Dabei ist klar, dass sich die überwiegende Mehrheit der Staaten für nukleare Abrüstung einsetzt. Insgesamt 66 Staaten haben inzwischen den im Januar 2021 in Kraft getretenen Atomwaffenverbotsvertrag ratifiziert, 86 haben ihn unterzeichnet. Das erste Treffen der Vertragsparteien im Juni hatte gemeinsam mit der Zivilgesellschaft und Parlamentarier*innen aus zahlreichen Ländern die Forderung nach einer Ächtung von Atomwaffen bekräftigt. Dass sich weder die offiziellen noch die inoffiziellen Atommächte und die NATO-Länder dem Abkommen angeschlossen haben, ist angesichts der gespannten Weltlage nicht nur brandgefährlich, sondern zugleich eine Missachtung des Willens der Staatenmehrheit. Hier muss verantwortungsbewusste deutsche Abrüstungspolitik anfangen.
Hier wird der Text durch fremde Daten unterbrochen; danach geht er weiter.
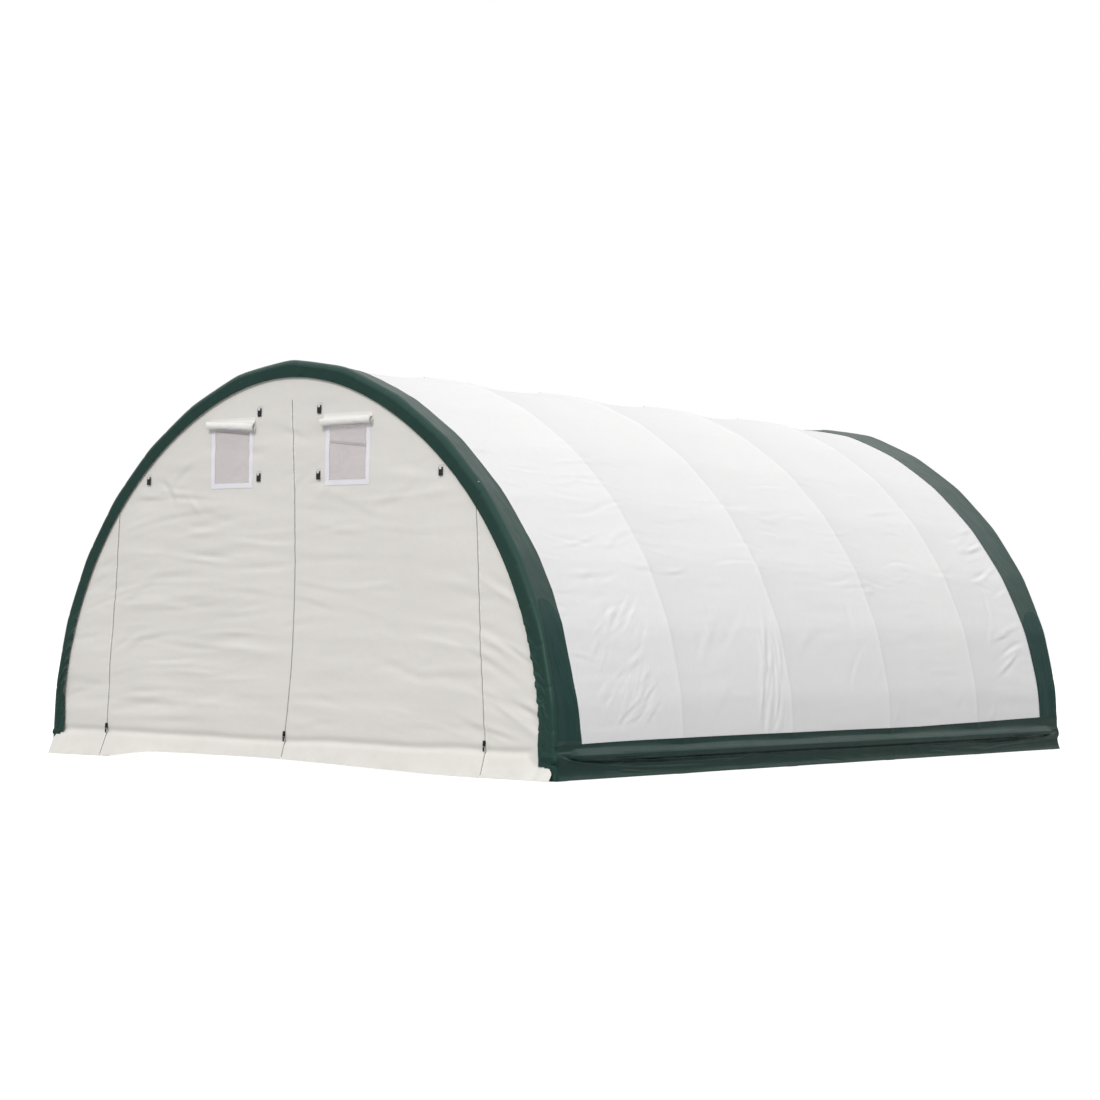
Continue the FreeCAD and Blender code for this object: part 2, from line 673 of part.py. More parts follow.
def make_zip_tapes():
    ys = (-WALL_OUT - 0.2 - ZIP_TAPE_THICK, -WALL_OUT - 0.2)
    low, high = SKIRT_Z + 20, DOOR_TOP - 10
    inner, outer = ZIP_GAP, ZIP_GAP + ZIP_TAPE
    corners = [(inner, low), (outer, low), (outer, high), (inner, high)]
    side = prism_y([(zip_x(z) + dx, z) for dx, z in corners], *ys)
    centre = box((-ZIP_TAPE, ZIP_TAPE), ys, (DOOR_TOP + 4, CENTRE_ZIP_TOP))
    save("zip_tapes", *both_sides(side), centre)


def slider_and_pull():
    """A zip slider with its bridge, and the pull tab that hangs from the bridge."""
    back = -WALL_OUT - 0.2 - ZIP_TAPE_THICK - 0.4
    body = box((-14, 14), (back - 10, back), (-24, 24))
    body = body.makeFillet(3.0, body.Edges)
    pin_y = back - SLIDER_PIN
    bridge = box((-5, 5), (pin_y - 5, back - 8), (-13, 13))
    eye = rod((-6, pin_y, 0), (6, pin_y, 0), PULL_BAR_R + 0.3)
    tab = box((-9, 9), (pin_y - 1.4, pin_y + 1.4), (-68, 0))
    window = box((-5.6, 5.6), (pin_y - 9, pin_y + 9), (-30, 9))
    bar = rod((-9, pin_y, 0), (9, pin_y, 0), PULL_BAR_R)
    return body.fuse(bridge).cut(eye), tab.cut(window).fuse(bar)


def make_sliders():
    slider, pull = slider_and_pull()
    z = SKIRT_Z + 40
    for name, x in (("centre", 0.0), ("right", zip_x(z)), ("left", -zip_x(z))):
        save("%s_zip_slider" % name, moved(slider, x=x, z=z))
        save("%s_zip_pull" % name, moved(pull, x=x, z=z))


def make_ties():
    straps, buckles = [], []
    for x, z in BUCKLES:
        y = -WALL_OUT - 0.2
        patch = box((x - 26, x + 26), (y - STRAP_THICK, y), (z + 12, z + 62))
        back = y - STRAP_THICK - 0.3
        body = box(
            (x - BUCKLE_WIDE / 2, x + BUCKLE_WIDE / 2),
            (back - BUCKLE_DEEP, back),
            (z - BUCKLE_HIGH / 2, z + BUCKLE_HIGH / 2),
        )
        body = body.makeFillet(3.5, body.Edges)
        slot = box((x - 14, x + 14), (back - 20, back + 5), (z + 17, z + 24.5))
        front = back - BUCKLE_DEEP - 0.3
        bottom, top = z + 18, z + BUCKLE_HIGH / 2 + 0.3
        outer = box((x - 12.5, x + 12.5), (front - STRAP_THICK, y - 0.5), (bottom, top + 2))
        bar = box((x - 13, x + 13), (front, y - STRAP_THICK + 0.2), (bottom + 2, top))
        straps += both_sides(patch.fuse(outer.cut(bar)))
        buckles += both_sides(body.cut(slot))
    save("tie_straps", *straps)
    save("tie_buckles", *buckles)


def star(radius, depth, teeth, y0, y1):
    """A ratchet wheel with saw teeth, on the Y axis."""
    points = []
    for k in range(teeth):
        a = 2 * math.pi * k / teeth
        b = a + 2 * math.pi / teeth * 0.9
        points += [(radius * math.cos(a), radius * math.sin(a))]
        points += [((radius - depth) * math.cos(b), (radius - depth) * math.sin(b))]
    return prism_y(points, y0, y1)


def rail_centre():
    """(x, z) of the right base rail's tube."""
    x, z, (nx, nz) = line_place(RAIL_FACETS)
    reach = HOOP_R + TAB_THICK
    return x + nx * reach, z + nz * reach


def ratchet():
    """Bracket, spool and handle of a right ratchet, with the spool on the Y axis."""
    wall, reach = 4.0, 22.0
    rail_x, rail_z = rail_centre()
    rail_x, rail_z = rail_x - RATCHET_X, rail_z - PIPE_Z
    bore = rod((0, -60, 0), (0, 60, 0), SPOOL_R + SPOOL_CLEAR)
    ends = reach + wall / 2
    bracket = rod((rail_x, -ends, rail_z), (rail_x, ends, rail_z), PURLIN_R + 3.2)
    cheek = [(-22, -20), (60, -20), (rail_x + 14, rail_z), (rail_x - 14, rail_z), (20, 24), (-22, 24)]
    for s in (-reach, reach):
        bracket = bracket.fuse(prism_y(cheek, s - wall / 2, s + wall / 2))
    for x, z in ((48, -10), (58, 26)):
        bracket = bracket.fuse(rod((x, -ends, z), (x, ends, z), 4.0))
    clear = rod((rail_x, -40, rail_z), (rail_x, 40, rail_z), PURLIN_R + CLAMP_CLEAR)
    bracket = bracket.cut(clear).cut(bore)
    spool = rod((0, -42, 0), (0, 42, 0), SPOOL_R)
    for s in (-1, 1):
        spool = spool.fuse(star(21.0, 4.0, 12, *sorted((s * 24.6, s * 28.0))))
    spool = spool.cut(box((-1.2, 1.2), (-17, 17), (-10, 10)))
    arms = [box((-13, 13), sorted((s * 29.0, s * 32.0)), (-16, HANDLE_LENGTH)) for s in (-1, 1)]
    grip = rod((0, -34, HANDLE_LENGTH - 8), (0, 34, HANDLE_LENGTH - 8), 8.0)
    handle = arms[0].fuse(arms[1]).fuse(grip).cut(bore)
    return bracket, spool, handle


def make_ratchets():
    bracket, spool, handle = ratchet()
    strap_end = PIPE_X - PIPE_R - 0.4
    half = STRAP_WIDE / 2
    strap = box((RATCHET_X + SPOOL_R + 0.6, strap_end), (-half, half), (-1.5, 1.5))
    strap = strap.fuse(pipe((PIPE_X, -half, 0), (PIPE_X, half, 0), PIPE_R + 2.0, 1.6))
    ends = {
        "front": -COVER_END + FRONT_BAND + RATCHET_FROM_SEAM,
        "rear": COVER_END - REAR_BAND - RATCHET_FROM_SEAM,
    }
    brackets, straps = [], []
    for end, y in ends.items():
        for side, turned in (("right", lambda s: s), ("left", mirrored)):
            place = {"x": RATCHET_X, "y": y, "z": PIPE_Z}
            brackets.append(turned(moved(bracket, **place)))
            straps.append(turned(moved(strap, y=y, z=PIPE_Z)))
            save("%s_%s_ratchet_spool" % (end, side), turned(moved(spool, **place)))
            save("%s_%s_ratchet_handle" % (end, side), turned(moved(handle, **place)))
    save("ratchet_brackets", *brackets)
    save("ratchet_straps", *straps)


def main():
    os.makedirs("parts", exist_ok=True)
    make_hoops()
    make_sleeves()
    make_splice_bolts()
    make_base_plates()
    make_purlins()
    make_end_frames()
    make_cover()
    make_front_wall()
    make_rear_wall()
    make_vents()
    make_zip_tapes()
    make_sliders()
    make_ties()
    make_ratchets()


main()
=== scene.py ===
import json
import math

import bpy
import numpy as np
from mathutils import Matrix, Vector


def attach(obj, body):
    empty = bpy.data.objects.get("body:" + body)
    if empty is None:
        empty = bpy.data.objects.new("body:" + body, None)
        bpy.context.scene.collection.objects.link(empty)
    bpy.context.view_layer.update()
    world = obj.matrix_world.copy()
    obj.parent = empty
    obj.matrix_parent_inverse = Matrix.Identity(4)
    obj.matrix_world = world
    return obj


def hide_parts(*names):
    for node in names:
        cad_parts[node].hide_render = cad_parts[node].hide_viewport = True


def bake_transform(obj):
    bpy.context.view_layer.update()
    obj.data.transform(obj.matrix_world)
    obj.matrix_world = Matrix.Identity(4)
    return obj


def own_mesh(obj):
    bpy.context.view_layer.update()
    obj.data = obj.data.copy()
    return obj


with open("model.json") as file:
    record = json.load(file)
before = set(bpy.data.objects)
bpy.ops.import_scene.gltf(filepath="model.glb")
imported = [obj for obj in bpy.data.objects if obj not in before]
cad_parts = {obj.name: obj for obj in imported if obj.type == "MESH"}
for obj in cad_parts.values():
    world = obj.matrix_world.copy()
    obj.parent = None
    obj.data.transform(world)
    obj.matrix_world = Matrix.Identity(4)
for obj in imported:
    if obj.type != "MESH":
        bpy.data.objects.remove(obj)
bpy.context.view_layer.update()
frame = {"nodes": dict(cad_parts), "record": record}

# The hoop curve, in metres: straight leg, side arc, crown arc, bent in equal straight runs
HALF_WIDTH = 3.012
CROWN = 3.622
CROWN_R = 2.05
LEG = 0.2
FACETS = 8
COVER = 0.038  # outer face of the cover, outward of the hoop centreline
HOOPS = 6
BAY = 1.83
HALF_LENGTH = BAY * (HOOPS - 1) / 2
WALL_Y = 4.62
BAND_TOP = 0.30
SHEET = 0.0012
SIDES = ((1, "right"), (-1, "left"))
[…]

Eine produktive Idee deutscher Außenpolitik hätte es in New York sein müssen vorzuschlagen, dass alle Atomwaffen besitzenden, entwickelnden und modernisierenden Staaten die dafür vorgesehenen und geplanten Mittel in die Bekämpfung des Klimawandels stecken - in einen globalen, allen UN-Mitgliedstaaten zur Verfügung stehenden "Klimarettung-Fonds". Analog dem Motto der Friedensbewegung "Schwerter zu Pflugscharen" nun "Atomwaffen-zu-Klimarettung-Fonds". Damit würde - gerade angesichts der bedrohlichen internationalen Lage vom Krieg in der Ukraine bis hin zu den zunehmenden Spannungen in der Taiwan-Straße zwischen den Atommächten China und USA - eine weitere Einstiegsmöglichkeit in weltweite nukleare Abrüstung zu eröffnet.
Ein klares Bekenntnis zur nuklearen Abrüstung und deren konsequente Umsetzung durch die Atommächte und deren Verbündete in Sicherheits- und Verteidigungsstrukturen wäre ein wichtiges Zeichen zu den Jahrestagen von Hiroshima und Nagasaki.